Jinja2 Filters — Transforming Values

Jinja2 ships with a rich filter library that lets you transform variable values inline. Ansible adds dozens of extra filters on top. The most useful in production:

{{ nginx_worker_processes | default(4) }} — safe default when variable might be undefined
{{ app_name | upper }} — string manipulation
{{ ansible_memtotal_mb * 0.75 | int }} — arithmetic; drive JVM -Xmx from real RAM
{{ groups['app'] | length }} — count hosts in a group
{{ my_list | join(',') }} — join a list for a comma-separated config value
{{ secret_value | b64encode }} — base64-encode for a Kubernetes secret manifest

set_fact — Dynamic Variables at Runtime

Sometimes you need to compute a variable from a combination of facts and then reuse it across multiple tasks. ansible.builtin.set_fact assigns a variable at runtime with the same high priority as a register result:

- name: Calculate JVM heap size (75 percent of RAM)
  ansible.builtin.set_fact:
    jvm_heap_mb: "{{ (ansible_memtotal_mb * 0.75) | int }}"

- name: Deploy JVM options
  ansible.builtin.template:
    src: jvm.options.j2
    dest: /etc/elasticsearch/jvm.options

# jvm.options.j2
-Xms{{ jvm_heap_mb }}m
-Xmx{{ jvm_heap_mb }}m
-XX:+UseG1GC

Template the entire config, not just the moving parts. A common anti-pattern is to use lineinfile to patch one value in a config file that a package installed. This is fragile — a package upgrade can restore the original file, silently reverting your change.

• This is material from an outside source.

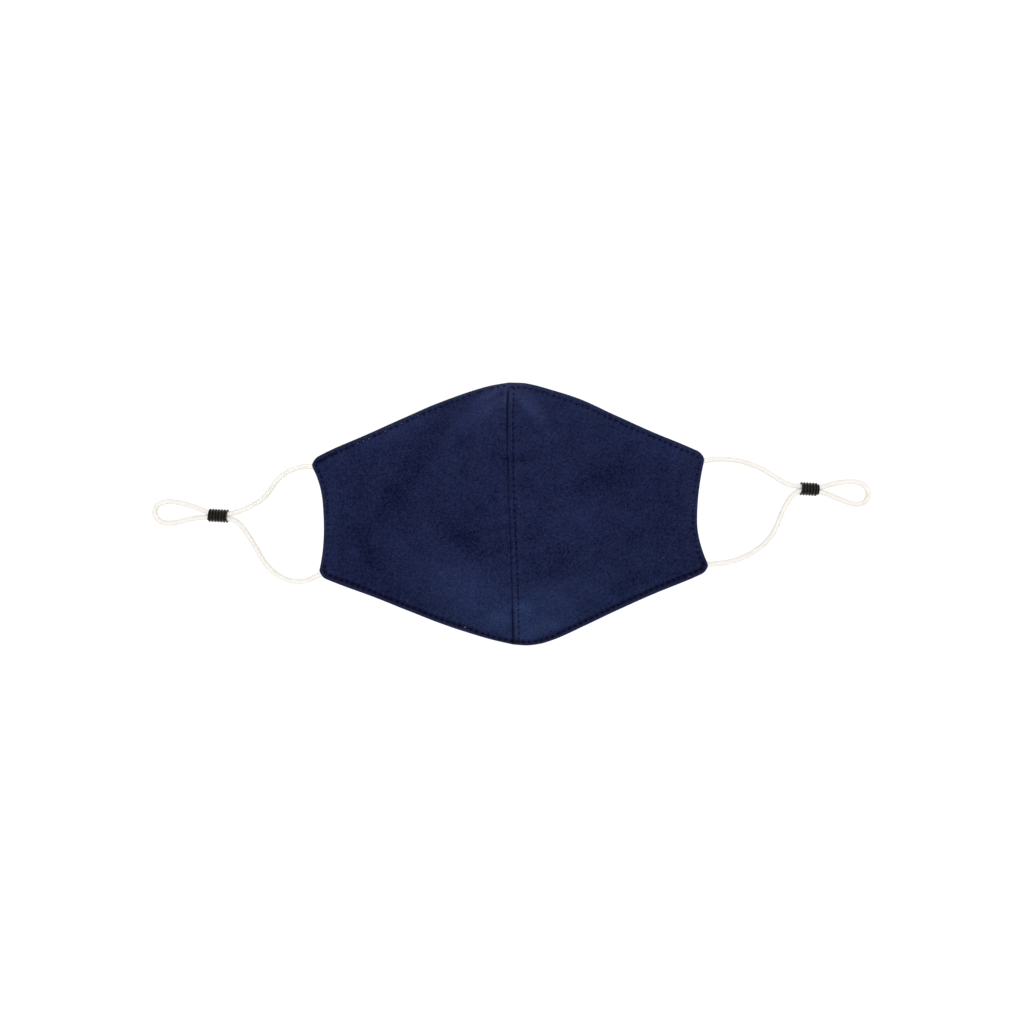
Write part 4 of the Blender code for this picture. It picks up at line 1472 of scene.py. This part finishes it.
    def dome(self, along: Array, x: Array) -> Array:
        """Height of the underside: an arch 1 - u**power from edge to edge, flat in the ear margin.

        Args:
            along: share of the way from chin to nose.
            x: place on the table.

        Returns:
            The heights.
        """
        seam = self.plan.seam_line(along)
        margin = self.plan.ear_line(self.side, along) - self.side.value * self.ear_margin
        station = np.clip((x - seam) / (margin - seam), 0.0, 1.0)
        crown = smooth_column(DOME, "crown", station) * self.ridge
        peak = smooth_column(DOME, "peak", station)
        chin = np.clip((peak - along) / peak, 0.0, 1.0) ** smooth_column(DOME, "chin_power", station)
        nose = np.clip((along - peak) / (1 - peak), 0.0, 1.0) ** smooth_column(DOME, "nose_power", station)
        lift = smooth_column(DOME, "edge_lift", station) * self.edge_lift
        height = lift + (crown - lift) * (1 - chin - nose)
        return np.where(station < 1.0, np.maximum(height, 0.0), 0.0)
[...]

The production pattern is: deploy the entire config file from a Jinja2 template so every value under your control is version-tracked and idempotently applied on every run.

Production Summary

At any serious engineering organization running Ansible at scale, these disciplines are non-negotiable: put tunable values in role defaults/ so operators can override them; put environment overlays in group_vars/ and host_vars/; drive config values from gathered facts so your playbooks self-adapt to the actual hardware; write Jinja2 templates that own the entire config file rather than patching individual lines; and always validate the rendered template against a known-good reference before deploying to production.